Because this fight over same-sex marriage revolves so much around fear, I don't particularly think that throwing our fists in the air and stomping our feet through the crowds is the way to bring about understanding. I think that there is room here for compassion; not much, but a little bit. I remember feeling scared when I went through the process of identifying my sexual feelings. There was a lot of fear in my life at that time and I got through it because I showed myself a little bit of compassion. Fear is fear; whether it's me being scared to admit that I wanted to fall in love with a girl or if it's a religious group in Idaho being scared of the change in status quo. I think that compassion is our road to progress because compassion brings about trust and trust reduces fear.
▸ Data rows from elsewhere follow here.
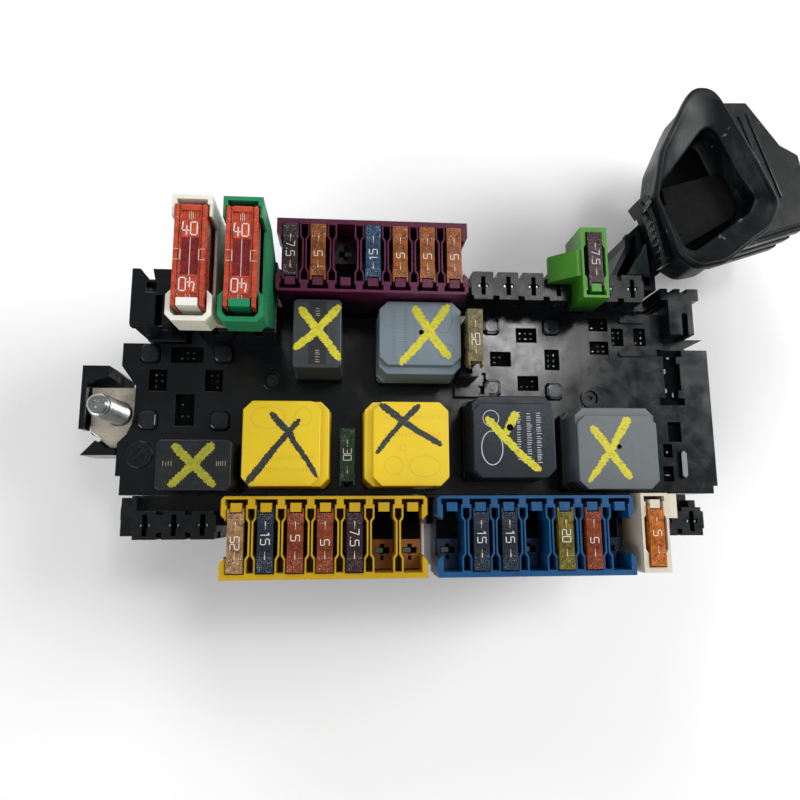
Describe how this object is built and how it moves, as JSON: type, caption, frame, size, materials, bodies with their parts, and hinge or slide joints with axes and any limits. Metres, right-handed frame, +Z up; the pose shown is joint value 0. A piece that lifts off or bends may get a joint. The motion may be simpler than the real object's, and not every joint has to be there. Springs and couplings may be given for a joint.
{
  "type": "fuse and relay panel",
  "caption": "Black automotive fuse and relay module with coloured fuse carriers, plug-in relays, tall main fuses, a supply stud and a harness duct with a rubber boot.",
  "frame": {"origin": "centre of the flat underside of the lower housing", "axes": "+X along the fuse rows, away from the supply stud; +Y towards the rear carrier and the duct; +Z up, the way fuses and relays are pulled"},
  "size_m": [0.2686, 0.1794, 0.0994],
  "materials": {
    "black_housing": "satin moulded",
    "circuit_board": "satin",
    "tinned_copper": "satin",
    "zinc_steel": "bright",
    "dark_steel": "satin",
    "purple_plastic": "satin moulded",
    "yellow_plastic": "satin moulded",
    "blue_plastic": "satin moulded",
    "green_plastic": "satin moulded",
    "cream_plastic": "satin moulded",
    "white_plastic": "satin moulded",
    "deep_green_plastic": "satin moulded",
    "maxi_orange": "translucent gloss",
    "yellow_cover": "satin",
    "black_cover": "satin",
    "grey_cover": "satin",
    "blue_grey_cover": "satin",
    "dark_grey_cover": "satin",
    "fuse_brown": "translucent gloss",
    "fuse_orange": "translucent gloss",
    "fuse_blue": "translucent gloss",
    "fuse_yellow": "translucent gloss",
    "fuse_clear": "translucent gloss",
    "fuse_green": "translucent gloss",
    "black_rubber": "dull",
    "black_nylon": "satin"
  },
  "bodies": {
    "panel": {"upper_housing": "black_housing", "fuse_pedestal": "black_housing", "lower_housing": "black_housing", "circuit_board": "circuit_board", "supply_busbar": "tinned_copper", "supply_stud": "zinc_steel", "supply_bracket": "black_housing", "rear_terminal_block": "black_housing", "front_left_terminal_block": "black_housing", "front_right_terminal_block": "black_housing", "left_guide_tower": "black_housing", "right_guide_tower": "black_housing", "terminal_clips": "tinned_copper", "connector_pins": "tinned_copper", "housing_screws": "dark_steel", "purple_carrier": "purple_plastic", "yellow_carrier": "yellow_plastic", "blue_carrier": "blue_plastic", "green_carrier": "green_plastic", "cream_carrier": "cream_plastic", "maxi_riser": "black_housing", "white_maxi_holder": "white_plastic", "green_maxi_holder": "deep_green_plastic", "duct_arm": "black_housing", "rubber_boot": "black_rubber", "boot_flange": "black_rubber", "cable_tie": "black_nylon"},
    "maxi_fuse_1": {"maxi_fuse_1": "maxi_orange"},
    "maxi_fuse_2": {"maxi_fuse_2": "maxi_orange"},
    "purple_fuse_1": {"purple_fuse_1": "fuse_brown"},
    "purple_fuse_2": {"purple_fuse_2": "fuse_orange"},
    "purple_fuse_4": {"purple_fuse_4": "fuse_blue"},
    "purple_fuse_5": {"purple_fuse_5": "fuse_orange"},
    "purple_fuse_6": {"purple_fuse_6": "fuse_orange"},
    "purple_fuse_7": {"purple_fuse_7": "fuse_orange"},
    "yellow_fuse_1": {"yellow_fuse_1": "fuse_clear"},
    "yellow_fuse_2": {"yellow_fuse_2": "fuse_blue"},
    "yellow_fuse_3": {"yellow_fuse_3": "fuse_orange"},
    "yellow_fuse_4": {"yellow_fuse_4": "fuse_orange"},
    "yellow_fuse_5": {"yellow_fuse_5": "fuse_brown"},
    "blue_fuse_2": {"blue_fuse_2": "fuse_blue"},
    "blue_fuse_3": {"blue_fuse_3": "fuse_blue"},
    "blue_fuse_5": {"blue_fuse_5": "fuse_yellow"},
    "blue_fuse_6": {"blue_fuse_6": "fuse_orange"},
    "green_carrier_fuse": {"green_carrier_fuse": "fuse_brown"},
    "cream_carrier_fuse": {"cream_carrier_fuse": "fuse_orange"},
    "green_panel_fuse": {"green_panel_fuse": "fuse_green"},
    "clear_panel_fuse": {"clear_panel_fuse": "fuse_clear"},
    "yellow_relay_1": {"yellow_relay_1": "yellow_cover"},
    "yellow_relay_2": {"yellow_relay_2": "yellow_cover"},
    "black_relay": {"black_relay": "black_cover"},
    "grey_relay": {"grey_relay": "grey_cover"},
    "blue_grey_relay": {"blue_grey_relay": "blue_grey_cover"},
    "narrow_relay_rear": {"narrow_relay_rear": "dark_grey_cover"},
    "narrow_relay_front": {"narrow_relay_front": "dark_grey_cover"}
  },
  "joints": [
    {"name": "maxi_fuse_1_pull", "type": "slide", "parent": "panel", "child": "maxi_fuse_1", "axis": [0, 0, 1], "range_m": [0, 0.035]},
    {"name": "maxi_fuse_2_pull", "type": "slide", "parent": "panel", "child": "maxi_fuse_2", "axis": [0, 0, 1], "range_m": [0, 0.035]},
    {"name": "purple_fuse_1_pull", "type": "slide", "parent": "panel", "child": "purple_fuse_1", "axis": [0, 0, 1], "range_m": [0, 0.02]},
    {"name": "purple_fuse_2_pull", "type": "slide", "parent": "panel", "child": "purple_fuse_2", "axis": [0, 0, 1], "range_m": [0, 0.02]},
    {"name": "purple_fuse_4_pull", "type": "slide", "parent": "panel", "child": "purple_fuse_4", "axis": [0, 0, 1], "range_m": [0, 0.02]},
    {"name": "purple_fuse_5_pull", "type": "slide", "parent": "panel", "child": "purple_fuse_5", "axis": [0, 0, 1], "range_m": [0, 0.02]},
    {"name": "purple_fuse_6_pull", "type": "slide", "parent": "panel", "child": "purple_fuse_6", "axis": [0, 0, 1], "range_m": [0, 0.02]},
    {"name": "purple_fuse_7_pull", "type": "slide", "parent": "panel", "child": "purple_fuse_7", "axis": [0, 0, 1], "range_m": [0, 0.02]},
    {"name": "yellow_fuse_1_pull", "type": "slide", "parent": "panel", "child": "yellow_fuse_1", "axis": [0, 0, 1], "range_m": [0, 0.02]},
    {"name": "yellow_fuse_2_pull", "type": "slide", "parent": "panel", "child": "yellow_fuse_2", "axis": [0, 0, 1], "range_m": [0, 0.02]},
    {"name": "yellow_fuse_3_pull", "type": "slide", "parent": "panel", "child": "yellow_fuse_3", "axis": [0, 0, 1], "range_m": [0, 0.02]},
    {"name": "yellow_fuse_4_pull", "type": "slide", "parent": "panel", "child": "yellow_fuse_4", "axis": [0, 0, 1], "range_m": [0, 0.02]},
    {"name": "yellow_fuse_5_pull", "type": "slide", "parent": "panel", "child": "yellow_fuse_5", "axis": [0, 0, 1], "range_m": [0, 0.02]},
    {"name": "blue_fuse_2_pull", "type": "slide", "parent": "panel", "child": "blue_fuse_2", "axis": [0, 0, 1], "range_m": [0, 0.02]},
    {"name": "blue_fuse_3_pull", "type": "slide", "parent": "panel", "child": "blue_fuse_3", "axis": [0, 0, 1], "range_m": [0, 0.02]},
    {"name": "blue_fuse_5_pull", "type": "slide", "parent": "panel", "child": "blue_fuse_5", "axis": [0, 0, 1], "range_m": [0, 0.02]},
    {"name": "blue_fuse_6_pull", "type": "slide", "parent": "panel", "child": "blue_fuse_6", "axis": [0, 0, 1], "range_m": [0, 0.02]},
    {"name": "green_carrier_fuse_pull", "type": "slide", "parent": "panel", "child": "green_carrier_fuse", "axis": [0, 0, 1], "range_m": [0, 0.02]},
    {"name": "cream_carrier_fuse_pull", "type": "slide", "parent": "panel", "child": "cream_carrier_fuse", "axis": [0, 0, 1], "range_m": [0, 0.02]},
    {"name": "green_panel_fuse_pull", "type": "slide", "parent": "panel", "child": "green_panel_fuse", "axis": [0, 0, 1], "range_m": [0, 0.01]},
    {"name": "clear_panel_fuse_pull", "type": "slide", "parent": "panel", "child": "clear_panel_fuse", "axis": [0, 0, 1], "range_m": [0, 0.01]},
    {"name": "yellow_relay_1_pull", "type": "slide", "parent": "panel", "child": "yellow_relay_1", "axis": [0, 0, 1], "range_m": [0, 0.014]},
    {"name": "yellow_relay_2_pull", "type": "slide", "parent": "panel", "child": "yellow_relay_2", "axis": [0, 0, 1], "range_m": [0, 0.014]},
    {"name": "black_relay_pull", "type": "slide", "parent": "panel", "child": "black_relay", "axis": [0, 0, 1], "range_m": [0, 0.014]},
    {"name": "grey_relay_pull", "type": "slide", "parent": "panel", "child": "grey_relay", "axis": [0, 0, 1], "range_m": [0, 0.014]},
    {"name": "blue_grey_relay_pull", "type": "slide", "parent": "panel", "child": "blue_grey_relay", "axis": [0, 0, 1], "range_m": [0, 0.014]},
    {"name": "narrow_relay_rear_pull", "type": "slide", "parent": "panel", "child": "narrow_relay_rear", "axis": [0, 0, 1], "range_m": [0, 0.014]},
    {"name": "narrow_relay_front_pull", "type": "slide", "parent": "panel", "child": "narrow_relay_front", "axis": [0, 0, 1], "range_m": [0, 0.014]}
  ]
}
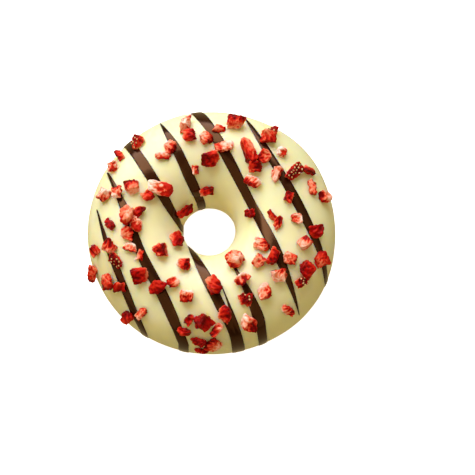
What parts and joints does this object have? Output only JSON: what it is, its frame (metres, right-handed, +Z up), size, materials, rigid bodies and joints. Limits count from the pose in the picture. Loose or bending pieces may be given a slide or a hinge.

Compassion isn't easy in these times, so let me give you some advice. I recently read an article about the correlation between compassion and oxytocin. The research suggests that the more oxytocin your body naturally produces, the more compassionate you feel towards others. In case you didn't know, oxytocin is the hormone that is released during an orgasm. The more orgasms you have, the more compassionate you can be. So fuck away ladies! because if the road to gay marriage is compassion, one of the on-ramps includes gay sex. Now, that's something I can get down with.

P.S. Alternative titles to this blog included "Blind Eye for the Queer Guys" or "Fight...for Your Right...to Maaaaaarry (to the tune of the Beastie Boys)"

*I do not and can not in good conscious advise anyone to use a thesaurus. Stephen King once said, "Any word you have to hunt for in a thesaurus is the wrong word. There are no exceptions to this rule." and I agree with him.